I’ve also written and published a number of non-fiction reference books on Internet technology (HTML and XML). Most of these were published by Prentice-Hall prior to 2001. The most recent came out in 2002, from O’Reilly & Associates. These books also found me paying work writing articles for computer magazines and on-line tech-reference sites.
Thanks to one of these books, too, I was asked to teach a course aboard the very first Geek Cruise, a seven-day cruise to Alaska and back. That cruise served as The Missus’s and my honeymoon, after getting married in Vancouver — nothing to sneeze at. Geek Cruises has branched out and now operates as Insight Cruises, offering education on a wide variety of geek and non-geek topics as you voyage to any of a whole host of destinations. (What a great idea, although of course — like much else at this writing, in mid-2020 — it’s an idea on ice now.)
My first XML-related book got me to build and develop the first Web site and blog of my own, called (for reasons which made sense if you read that book) flixml.org.
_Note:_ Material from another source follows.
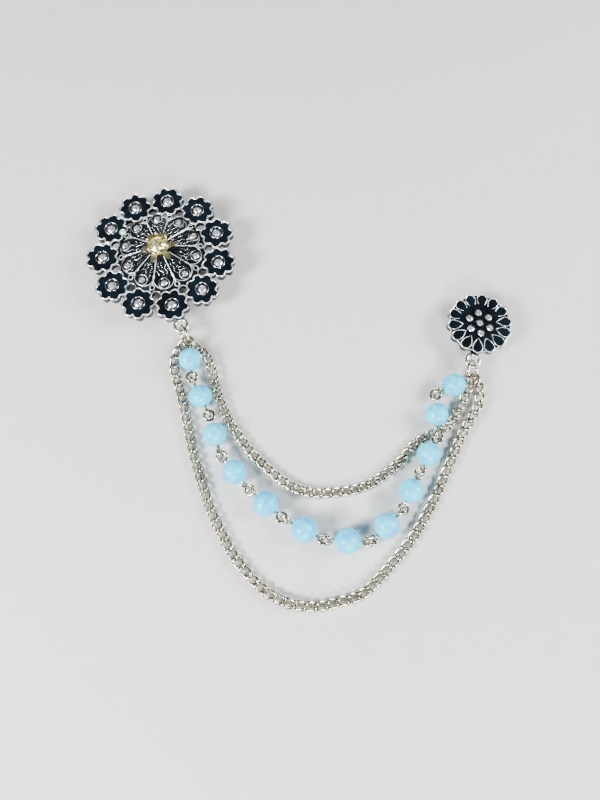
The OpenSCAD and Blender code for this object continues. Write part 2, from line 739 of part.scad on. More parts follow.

The Internet Archive’s wonderful “Wayback Machine” can show you some of that site’s content, should you be so inclined, going back to January 1999. (Here at RAMH, I wrote about the blog in a post back in March, 2010.)
The flixml.org domain name has lapsed and since been claimed by someone purporting to sell life insurance.
I don’t regret having done the tech writing, but plan to do no more.
The Querulous Squirrel says
I love the concept of As Luck Would Have It, with coincidence being a substance in subatomic space some people have more or less of. If not a novel, then a short story for a science fiction magazine like Asimov’s and its rival, I forget the name.